Your goal ->
Wherever a line in the data below holds "code", copy that line.

Data to use ->
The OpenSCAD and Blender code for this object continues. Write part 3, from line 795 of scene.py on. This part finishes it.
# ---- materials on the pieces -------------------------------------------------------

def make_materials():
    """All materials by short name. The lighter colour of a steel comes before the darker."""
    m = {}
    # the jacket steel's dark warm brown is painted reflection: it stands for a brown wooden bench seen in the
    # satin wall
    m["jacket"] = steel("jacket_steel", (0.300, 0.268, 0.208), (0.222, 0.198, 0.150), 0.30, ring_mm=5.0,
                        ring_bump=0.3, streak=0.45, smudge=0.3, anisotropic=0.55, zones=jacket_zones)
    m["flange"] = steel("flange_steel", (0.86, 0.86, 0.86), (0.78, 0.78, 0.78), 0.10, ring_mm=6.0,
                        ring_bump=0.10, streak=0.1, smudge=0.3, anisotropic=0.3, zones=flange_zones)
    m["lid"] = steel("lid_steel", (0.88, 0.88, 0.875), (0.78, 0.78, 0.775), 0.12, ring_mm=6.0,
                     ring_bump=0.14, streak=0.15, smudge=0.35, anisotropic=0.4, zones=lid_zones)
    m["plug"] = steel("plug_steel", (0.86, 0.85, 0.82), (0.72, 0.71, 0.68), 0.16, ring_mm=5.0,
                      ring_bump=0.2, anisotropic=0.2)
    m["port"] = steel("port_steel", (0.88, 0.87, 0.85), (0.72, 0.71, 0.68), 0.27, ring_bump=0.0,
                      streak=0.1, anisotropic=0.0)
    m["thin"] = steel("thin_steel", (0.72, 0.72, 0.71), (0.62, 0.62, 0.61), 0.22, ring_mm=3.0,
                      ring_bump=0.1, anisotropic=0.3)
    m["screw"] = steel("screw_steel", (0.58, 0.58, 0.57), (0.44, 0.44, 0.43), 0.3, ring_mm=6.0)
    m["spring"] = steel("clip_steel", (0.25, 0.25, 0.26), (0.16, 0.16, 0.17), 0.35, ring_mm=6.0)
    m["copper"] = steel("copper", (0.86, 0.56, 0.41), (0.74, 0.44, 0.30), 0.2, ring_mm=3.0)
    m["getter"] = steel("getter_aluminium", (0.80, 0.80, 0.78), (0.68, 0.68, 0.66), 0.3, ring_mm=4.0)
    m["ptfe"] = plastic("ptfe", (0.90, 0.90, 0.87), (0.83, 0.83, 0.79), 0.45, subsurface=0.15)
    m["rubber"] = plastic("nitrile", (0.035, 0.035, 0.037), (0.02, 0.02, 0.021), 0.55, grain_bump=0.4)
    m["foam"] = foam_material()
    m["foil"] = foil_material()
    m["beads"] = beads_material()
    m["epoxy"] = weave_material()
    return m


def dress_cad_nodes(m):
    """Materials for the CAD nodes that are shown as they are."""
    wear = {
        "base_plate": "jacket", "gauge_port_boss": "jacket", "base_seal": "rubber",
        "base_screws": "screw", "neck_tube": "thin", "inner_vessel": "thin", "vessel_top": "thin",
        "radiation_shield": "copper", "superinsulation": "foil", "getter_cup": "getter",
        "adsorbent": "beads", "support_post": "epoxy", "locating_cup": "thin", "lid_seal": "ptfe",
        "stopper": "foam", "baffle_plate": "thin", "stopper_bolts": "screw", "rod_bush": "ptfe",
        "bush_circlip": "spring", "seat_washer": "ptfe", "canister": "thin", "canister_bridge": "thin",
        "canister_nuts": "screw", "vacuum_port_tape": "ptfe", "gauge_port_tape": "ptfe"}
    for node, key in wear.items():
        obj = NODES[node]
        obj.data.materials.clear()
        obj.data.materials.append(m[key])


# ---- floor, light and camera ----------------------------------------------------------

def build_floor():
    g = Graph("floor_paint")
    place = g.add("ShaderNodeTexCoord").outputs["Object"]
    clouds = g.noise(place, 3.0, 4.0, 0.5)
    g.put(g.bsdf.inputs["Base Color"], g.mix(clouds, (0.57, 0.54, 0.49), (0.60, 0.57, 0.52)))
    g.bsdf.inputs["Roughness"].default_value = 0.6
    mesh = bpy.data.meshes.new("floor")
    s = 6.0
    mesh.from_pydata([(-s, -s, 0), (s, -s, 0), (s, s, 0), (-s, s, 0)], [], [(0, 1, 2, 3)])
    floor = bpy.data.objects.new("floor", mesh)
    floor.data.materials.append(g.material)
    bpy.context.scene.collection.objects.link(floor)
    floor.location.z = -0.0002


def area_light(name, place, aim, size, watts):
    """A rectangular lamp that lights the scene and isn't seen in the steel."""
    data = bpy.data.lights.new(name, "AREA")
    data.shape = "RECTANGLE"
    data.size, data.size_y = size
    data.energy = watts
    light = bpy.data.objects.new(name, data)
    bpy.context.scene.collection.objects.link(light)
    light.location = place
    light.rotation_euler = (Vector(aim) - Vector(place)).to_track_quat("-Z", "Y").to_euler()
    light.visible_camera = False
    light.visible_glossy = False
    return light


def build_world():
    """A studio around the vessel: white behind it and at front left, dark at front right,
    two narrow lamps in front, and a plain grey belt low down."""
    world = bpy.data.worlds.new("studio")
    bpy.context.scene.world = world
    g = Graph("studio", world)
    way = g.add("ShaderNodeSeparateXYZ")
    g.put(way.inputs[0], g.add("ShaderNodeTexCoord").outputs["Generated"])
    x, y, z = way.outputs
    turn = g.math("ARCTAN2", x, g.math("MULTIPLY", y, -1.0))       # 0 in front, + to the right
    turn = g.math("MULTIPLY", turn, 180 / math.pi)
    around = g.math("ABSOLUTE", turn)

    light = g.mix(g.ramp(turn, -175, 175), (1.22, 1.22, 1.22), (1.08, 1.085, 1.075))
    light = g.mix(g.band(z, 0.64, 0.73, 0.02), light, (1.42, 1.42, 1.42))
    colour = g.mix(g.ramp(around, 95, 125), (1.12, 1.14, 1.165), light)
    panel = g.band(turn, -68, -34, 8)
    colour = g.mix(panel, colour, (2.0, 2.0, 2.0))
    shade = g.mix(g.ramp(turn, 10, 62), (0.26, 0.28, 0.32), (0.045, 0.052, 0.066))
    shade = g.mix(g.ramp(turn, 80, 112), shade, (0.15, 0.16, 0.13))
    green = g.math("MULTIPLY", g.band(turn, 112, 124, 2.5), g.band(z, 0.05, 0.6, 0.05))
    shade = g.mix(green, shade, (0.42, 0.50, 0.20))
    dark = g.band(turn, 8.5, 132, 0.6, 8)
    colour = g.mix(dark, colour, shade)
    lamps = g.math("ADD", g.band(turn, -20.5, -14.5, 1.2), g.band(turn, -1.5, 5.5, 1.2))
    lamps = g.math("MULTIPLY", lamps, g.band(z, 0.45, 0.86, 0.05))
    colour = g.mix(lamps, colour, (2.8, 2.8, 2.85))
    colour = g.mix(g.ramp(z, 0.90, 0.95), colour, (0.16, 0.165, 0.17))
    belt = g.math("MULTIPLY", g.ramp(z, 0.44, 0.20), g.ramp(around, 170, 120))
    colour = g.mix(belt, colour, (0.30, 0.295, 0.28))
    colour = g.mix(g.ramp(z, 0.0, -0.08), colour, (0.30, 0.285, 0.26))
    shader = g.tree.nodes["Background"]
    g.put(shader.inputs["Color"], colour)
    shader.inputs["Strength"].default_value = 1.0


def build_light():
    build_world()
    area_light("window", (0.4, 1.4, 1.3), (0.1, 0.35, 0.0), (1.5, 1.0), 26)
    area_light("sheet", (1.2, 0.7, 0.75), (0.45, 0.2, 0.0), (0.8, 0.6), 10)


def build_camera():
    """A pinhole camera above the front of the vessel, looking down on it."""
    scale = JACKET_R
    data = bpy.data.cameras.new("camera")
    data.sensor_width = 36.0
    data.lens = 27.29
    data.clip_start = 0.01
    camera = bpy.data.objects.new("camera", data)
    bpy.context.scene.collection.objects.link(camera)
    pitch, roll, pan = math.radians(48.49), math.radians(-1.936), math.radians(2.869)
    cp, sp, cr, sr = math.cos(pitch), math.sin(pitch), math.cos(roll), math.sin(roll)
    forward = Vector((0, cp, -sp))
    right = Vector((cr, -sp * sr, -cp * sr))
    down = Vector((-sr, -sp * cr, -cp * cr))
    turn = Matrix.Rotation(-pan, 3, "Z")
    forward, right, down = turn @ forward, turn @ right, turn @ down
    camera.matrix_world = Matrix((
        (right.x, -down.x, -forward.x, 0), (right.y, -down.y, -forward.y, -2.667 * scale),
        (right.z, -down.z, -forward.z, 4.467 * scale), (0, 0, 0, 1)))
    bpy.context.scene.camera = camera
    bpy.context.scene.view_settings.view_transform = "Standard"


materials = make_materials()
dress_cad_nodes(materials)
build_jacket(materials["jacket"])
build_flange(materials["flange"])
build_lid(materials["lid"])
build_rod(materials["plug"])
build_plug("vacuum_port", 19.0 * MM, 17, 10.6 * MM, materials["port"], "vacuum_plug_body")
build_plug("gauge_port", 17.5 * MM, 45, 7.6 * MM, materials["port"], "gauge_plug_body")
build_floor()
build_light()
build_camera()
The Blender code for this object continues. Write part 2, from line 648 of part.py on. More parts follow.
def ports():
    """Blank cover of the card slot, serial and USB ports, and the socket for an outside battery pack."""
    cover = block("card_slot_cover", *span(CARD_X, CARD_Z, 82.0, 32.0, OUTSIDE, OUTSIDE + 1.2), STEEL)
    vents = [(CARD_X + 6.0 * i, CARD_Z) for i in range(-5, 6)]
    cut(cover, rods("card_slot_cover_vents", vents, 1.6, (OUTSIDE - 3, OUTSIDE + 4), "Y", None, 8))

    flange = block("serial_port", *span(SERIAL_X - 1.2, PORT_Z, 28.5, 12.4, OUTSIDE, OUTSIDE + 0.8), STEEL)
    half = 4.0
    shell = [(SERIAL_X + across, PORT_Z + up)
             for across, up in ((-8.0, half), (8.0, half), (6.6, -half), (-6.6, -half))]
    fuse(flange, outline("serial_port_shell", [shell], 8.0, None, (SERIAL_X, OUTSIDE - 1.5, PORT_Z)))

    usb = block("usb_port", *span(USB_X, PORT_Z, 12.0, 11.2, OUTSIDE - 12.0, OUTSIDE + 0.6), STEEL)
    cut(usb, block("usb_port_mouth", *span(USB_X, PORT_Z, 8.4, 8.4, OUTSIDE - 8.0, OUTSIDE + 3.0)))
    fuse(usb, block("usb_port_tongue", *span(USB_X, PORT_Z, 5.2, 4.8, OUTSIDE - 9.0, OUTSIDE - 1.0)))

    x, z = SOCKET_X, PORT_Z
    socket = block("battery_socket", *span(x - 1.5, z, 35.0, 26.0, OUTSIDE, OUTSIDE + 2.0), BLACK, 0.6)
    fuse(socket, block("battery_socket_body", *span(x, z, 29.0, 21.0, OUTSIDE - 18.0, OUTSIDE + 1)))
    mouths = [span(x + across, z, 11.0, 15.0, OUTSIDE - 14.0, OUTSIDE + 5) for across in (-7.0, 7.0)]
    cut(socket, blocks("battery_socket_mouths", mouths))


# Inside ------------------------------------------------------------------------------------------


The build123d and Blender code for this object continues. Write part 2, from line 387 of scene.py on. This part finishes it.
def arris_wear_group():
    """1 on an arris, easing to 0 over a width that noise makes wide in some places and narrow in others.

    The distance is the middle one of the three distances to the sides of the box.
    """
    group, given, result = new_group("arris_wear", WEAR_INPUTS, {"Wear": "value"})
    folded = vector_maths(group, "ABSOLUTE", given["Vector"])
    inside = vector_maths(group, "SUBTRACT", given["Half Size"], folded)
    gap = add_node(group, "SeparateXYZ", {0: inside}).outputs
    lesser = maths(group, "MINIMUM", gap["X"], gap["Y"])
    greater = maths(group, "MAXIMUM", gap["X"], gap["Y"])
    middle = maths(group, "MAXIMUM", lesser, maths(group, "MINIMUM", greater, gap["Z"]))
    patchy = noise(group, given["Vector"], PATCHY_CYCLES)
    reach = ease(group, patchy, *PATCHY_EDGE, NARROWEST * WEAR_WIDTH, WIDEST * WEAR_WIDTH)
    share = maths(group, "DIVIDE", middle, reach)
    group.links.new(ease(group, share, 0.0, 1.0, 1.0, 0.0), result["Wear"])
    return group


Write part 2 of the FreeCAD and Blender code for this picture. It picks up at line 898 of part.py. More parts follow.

Task response ->
The OpenSCAD and Blender code for this object continues. Write part 3, from line 795 of scene.py on. This part finishes it.
The Blender code for this object continues. Write part 2, from line 648 of part.py on. More parts follow.
The build123d and Blender code for this object continues. Write part 2, from line 387 of scene.py on. This part finishes it.
Write part 2 of the FreeCAD and Blender code for this picture. It picks up at line 898 of part.py. More parts follow.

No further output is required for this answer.